--- Begin Stored data ---

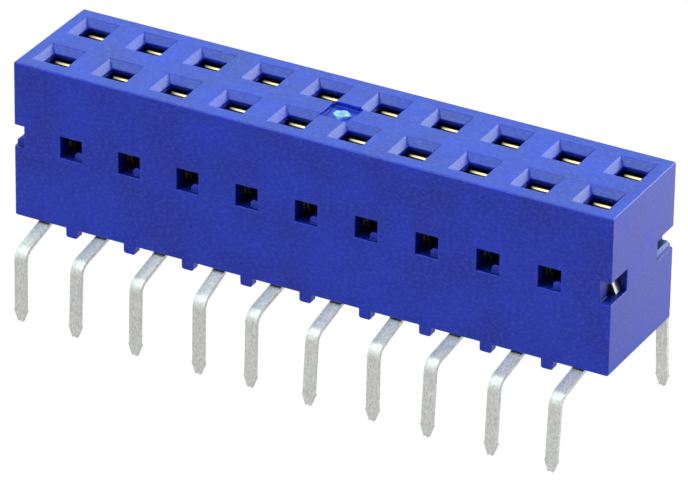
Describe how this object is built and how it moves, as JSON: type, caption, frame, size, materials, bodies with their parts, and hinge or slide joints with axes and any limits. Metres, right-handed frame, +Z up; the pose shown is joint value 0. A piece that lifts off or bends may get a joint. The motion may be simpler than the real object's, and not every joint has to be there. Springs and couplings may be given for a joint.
{
  "type": "female pin header strip",
  "caption": "Vertical socket strip for square pins: a blue moulded housing holds formed metal contacts whose tails bend outwards under it and then down.",
  "frame": {"origin": "middle of the housing's underside, on the rib between the two rows of cells", "axes": "+X along the strip, +Y across the rows towards the rear row, +Z up out of the mating face"},
  "size_m": [0.0254, 0.0089, 0.0105],
  "materials": {
    "housing_plastic": "moulded thermoplastic, satin to semi-gloss, bright blue",
    "contact_metal": "phosphor bronze strip, matt tin on the tails, gold on the spring beams"
  },
  "bodies": {
    "root": {"housing": "housing_plastic", "contact_front_01": "contact_metal", "contact_front_02": "contact_metal", "contact_front_03": "contact_metal", "contact_front_04": "contact_metal", "contact_front_05": "contact_metal", "contact_front_06": "contact_metal", "contact_front_07": "contact_metal", "contact_front_08": "contact_metal", "contact_front_09": "contact_metal", "contact_front_10": "contact_metal", "contact_rear_01": "contact_metal", "contact_rear_02": "contact_metal", "contact_rear_03": "contact_metal", "contact_rear_04": "contact_metal", "contact_rear_05": "contact_metal", "contact_rear_06": "contact_metal", "contact_rear_07": "contact_metal", "contact_rear_08": "contact_metal", "contact_rear_09": "contact_metal", "contact_rear_10": "contact_metal"}
  },
  "joints": []
}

--- End Stored data ---

Problem details:
Output the complete data exactly as written.

Written answer:
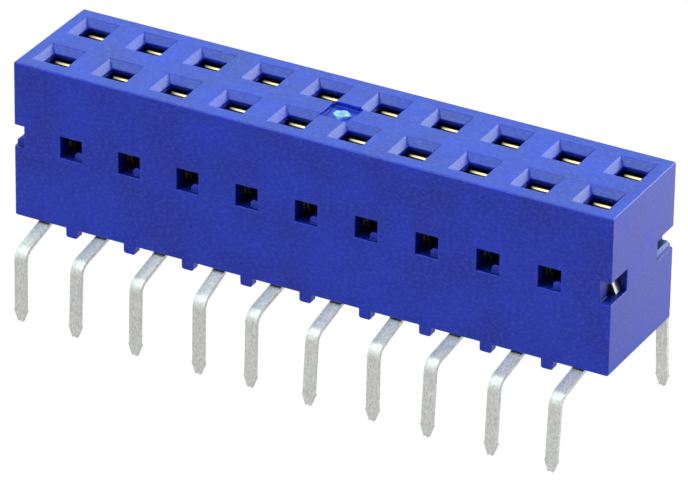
Describe how this object is built and how it moves, as JSON: type, caption, frame, size, materials, bodies with their parts, and hinge or slide joints with axes and any limits. Metres, right-handed frame, +Z up; the pose shown is joint value 0. A piece that lifts off or bends may get a joint. The motion may be simpler than the real object's, and not every joint has to be there. Springs and couplings may be given for a joint.
{
  "type": "female pin header strip",
  "caption": "Vertical socket strip for square pins: a blue moulded housing holds formed metal contacts whose tails bend outwards under it and then down.",
  "frame": {"origin": "middle of the housing's underside, on the rib between the two rows of cells", "axes": "+X along the strip, +Y across the rows towards the rear row, +Z up out of the mating face"},
  "size_m": [0.0254, 0.0089, 0.0105],
  "materials": {
    "housing_plastic": "moulded thermoplastic, satin to semi-gloss, bright blue",
    "contact_metal": "phosphor bronze strip, matt tin on the tails, gold on the spring beams"
  },
  "bodies": {
    "root": {"housing": "housing_plastic", "contact_front_01": "contact_metal", "contact_front_02": "contact_metal", "contact_front_03": "contact_metal", "contact_front_04": "contact_metal", "contact_front_05": "contact_metal", "contact_front_06": "contact_metal", "contact_front_07": "contact_metal", "contact_front_08": "contact_metal", "contact_front_09": "contact_metal", "contact_front_10": "contact_metal", "contact_rear_01": "contact_metal", "contact_rear_02": "contact_metal", "contact_rear_03": "contact_metal", "contact_rear_04": "contact_metal", "contact_rear_05": "contact_metal", "contact_rear_06": "contact_metal", "contact_rear_07": "contact_metal", "contact_rear_08": "contact_metal", "contact_rear_09": "contact_metal", "contact_rear_10": "contact_metal"}
  },
  "joints": []
}